According to International Monetary Fund (IMF)-World Economic Outlook (WEO), Bangladesh’s per capita GDP in dollar terms is expected to grow 4 per cent in 2020 to $1,888.
India’s per capita GDP, on the other hand, is expected to decline 10.5 per cent to $1,877 – the lowest in the last four years.
The GDP figure for both countries is at current prices.
This makes India the third poorest country in South Asia, with only Pakistan and Nepal reporting lower per capita GDP, while Bangladesh, Bhutan, Sri Lanka, and Maldives would be ahead of India.
The WEO database suggests that the Indian economy will be the worst hit from the pandemic in South Asia after Sri Lanka, whose per capita GDP is expected to shrink 4 per cent in the current calendar year.
In comparison, Nepal and Bhutan are expected to grow their economies this year, while the IMF has not divulged Pakistan’s data for 2020 and beyond.
IMF predicts a sharp economic recovery in India next year, which is likely to push per capita GDP ahead of Bangladesh in 2021 by a small margin.
India’s per capita GDP in dollar terms is expected to grow 8.2 per cent in 2021, against an expected 5.4 per cent growth for Bangladesh.
This will grow India’s per capita GDP to $2,030 next year, against Bangladesh’s $1,990.
Till five years ago, India’s per capita GDP was nearly 40 per cent higher than Bangladesh’s.
In the last five years, Bangladesh’s per capita GDP has grown at a compound annual growth rate of 9.1 per cent, against 3.2 per cent growth reported by India during the period.

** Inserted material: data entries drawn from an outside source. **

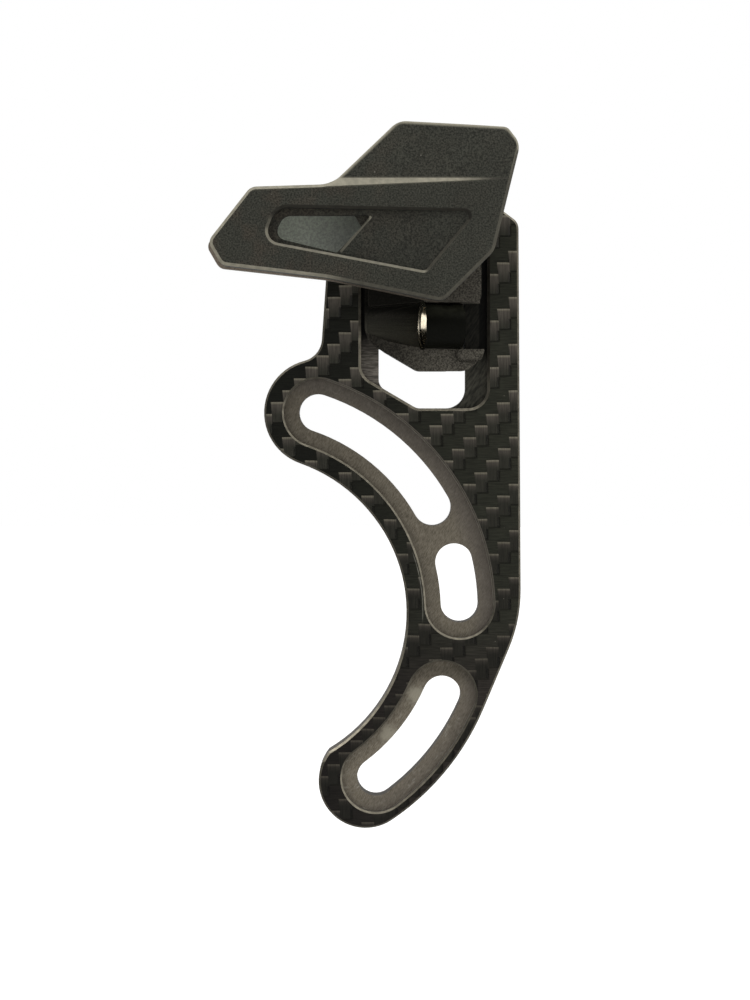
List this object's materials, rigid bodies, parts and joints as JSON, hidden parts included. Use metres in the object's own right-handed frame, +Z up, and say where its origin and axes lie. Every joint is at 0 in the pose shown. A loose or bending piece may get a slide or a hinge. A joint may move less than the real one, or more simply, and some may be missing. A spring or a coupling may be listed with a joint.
{
  "type": "bicycle chain guide",
  "caption": "Upper chain guide for a bicycle: a slotted carbon backplate carries a height-adjustable slider and a windowed two-wall cage that keeps the chain on the chainring.",
  "frame": {"origin": "crank axis on the backplate's inboard mounting face", "axes": "+X towards the front of the bicycle, +Z up, +Y inboard towards the frame"},
  "size_m": [0.0531, 0.025, 0.1183],
  "materials": {
    "carbon": "satin twill-weave carbon laminate",
    "nylon_slider": "spark-textured moulded nylon",
    "nylon_outer": "fine matte moulded nylon",
    "nylon_inner": "smooth moulded nylon",
    "steel_black": "black oxide steel",
    "steel_bright": "turned steel",
    "alloy_keeper": "black anodised sheet",
    "brass": "turned brass"
  },
  "bodies": {
    "plate": {"backplate": "carbon"},
    "height_slider": {"slider": "nylon_slider", "keeper_plate": "alloy_keeper", "keeper_screws": "steel_black"},
    "barrel": {"lock_barrel": "steel_black", "barrel_ring": "steel_bright"},
    "cage": {"cage_inner": "nylon_inner", "cage_roof": "nylon_inner", "cage_outer": "nylon_outer", "cage_screws": "steel_black", "cage_inserts": "brass"}
  },
  "joints": [
    {"name": "height_slide", "type": "slide", "parent": "plate", "child": "height_slider", "axis": [0, 0, 1], "range_m": [-0.0062, 0.0055]},
    {"name": "chainline_slide", "type": "slide", "parent": "height_slider", "child": "cage", "axis": [0, 1, 0], "range_m": [-0.0025, 0.0025]},
    {"name": "lock_turn", "type": "hinge", "parent": "height_slider", "child": "barrel", "pos_m": [0.0361, -0.00425, 0.049], "axis": [-0.9848, -0.1736, 0], "range_deg": [0, 90]}
  ]
}
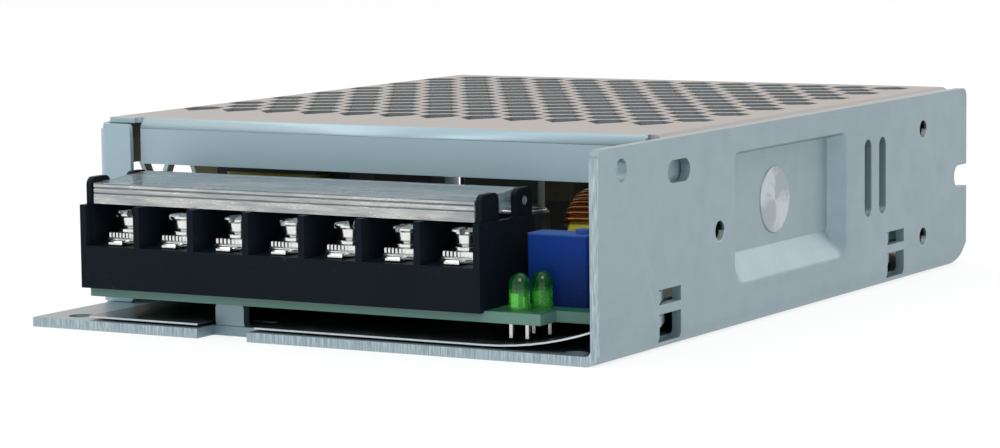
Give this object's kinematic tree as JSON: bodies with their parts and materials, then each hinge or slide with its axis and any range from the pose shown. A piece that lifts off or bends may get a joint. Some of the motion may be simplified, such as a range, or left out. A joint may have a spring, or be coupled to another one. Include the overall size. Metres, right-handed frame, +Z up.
{
  "type": "open frame power supply",
  "caption": "Open frame power supply: folded metal chassis with one side wall, perforated cover, circuit board, and a screw terminal block under a clear hinged lid.",
  "frame": {"origin": "middle of the width and of the length, on the underside of the chassis", "axes": "+X across the terminals towards the side wall, +Y from the terminals to the back, +Z up"},
  "size_m": [0.097, 0.129, 0.0295],
  "materials": {
    "chassis_sheet": "zinc plated sheet, satin",
    "cover_sheet": "zinc plated sheet, satin",
    "plated_screw": "bright nickel plate",
    "insulation_film": "smooth film",
    "board_laminate": "solder resist over glass laminate",
    "standoff_metal": "turned",
    "terminal_plastic": "moulded, fine grain",
    "contact_metal": "tin plate",
    "clamp_metal": "nickel plate",
    "terminal_screw_metal": "nickel plate",
    "clear_plastic": "clear moulding",
    "lamp_green": "tinted clear epoxy",
    "tinned_wire": "tinned",
    "sleeve_blue": "shrunk sleeve",
    "sleeve_black": "shrunk sleeve",
    "core_yellow": "paint over pressed powder",
    "copper_wire": "enamelled copper",
    "ferrite": "ground ferrite",
    "bobbin_plastic": "moulded",
    "bobbin_black": "moulded",
    "tape_yellow": "polyester tape",
    "film_yellow": "potted box",
    "disc_blue": "dipped",
    "disc_dark": "dipped",
    "fuse_glass": "clear tube",
    "epoxy_black": "moulded epoxy",
    "pad_grey": "filled silicone",
    "spring_metal": "spring steel",
    "chip_pale": "moulded epoxy",
    "trimmer_blue": "moulded",
    "resistor_body": "painted ceramic",
    "solder": "solder"
  },
  "bodies": {
    "case": {"base_chassis": "chassis_sheet", "cover": "cover_sheet", "cover_screws": "plated_screw", "insulation_sheet": "insulation_film", "circuit_board": "board_laminate", "board_standoffs": "standoff_metal", "board_screws": "plated_screw", "terminal_body": "terminal_plastic", "terminal_contacts": "contact_metal", "terminal_clamps": "clamp_metal", "terminal_screws": "terminal_screw_metal", "led_front": "lamp_green", "led_rear": "lamp_green", "led_leads": "tinned_wire", "front_capacitor": "sleeve_blue", "output_capacitors": "sleeve_black", "output_choke_core": "core_yellow", "output_choke_winding": "copper_wire", "line_choke_core": "ferrite", "line_choke_bobbin": "bobbin_plastic", "line_choke_winding": "tape_yellow", "film_capacitor": "film_yellow", "disc_capacitors": "disc_blue", "fuse_tube": "fuse_glass", "fuse_caps": "plated_screw", "varistor": "disc_blue", "inrush_thermistor": "disc_dark", "bridge_rectifier": "epoxy_black", "bulk_capacitors": "sleeve_black", "transformer_core": "ferrite", "transformer_bobbin": "bobbin_black", "transformer_winding": "tape_yellow", "switching_transistor": "epoxy_black", "output_rectifier": "epoxy_black", "device_leads": "tinned_wire", "thermal_pad": "pad_grey", "clamp_spring": "spring_metal", "clamp_rivet": "plated_screw", "controller_chip": "epoxy_black", "optocoupler": "chip_pale", "voltage_trimmer": "trimmer_blue", "control_board": "board_laminate", "snubber_resistors": "resistor_body", "solder_joints": "solder"},
    "lid": {"terminal_cover": "clear_plastic"}
  },
  "joints": [
    {"name": "lid_hinge", "type": "hinge", "parent": "case", "child": "lid", "pos_m": [-0.00395, -0.0508, 0.02055], "axis": [-1, 0, 0], "range_deg": [0, 120]}
  ]
}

This has allowed Bangladesh to close the economy gap with its giant neighbour.
According to economists, Bangladesh’s economic growth has been underpinned by its fast-growing export sector and a steady rise in rate of savings and investment in the country.
In contrast, India’s exports have stagnated in recent years, while savings and investment have declined.
According to the WEO database, India’s economic contraction in 2020 will be its worst since the 1990-91 economic crisis when the per capita GDP had contracted 17.5 per cent in 1991.
India’s GDP per capita in dollar terms had last contracted 1 per cent year-on-year in 2012 due to currency depreciation.
In all, India’s per capita GDP in dollar terms contracted on eight occasions in 40 years, five of which occurred prior to 2000.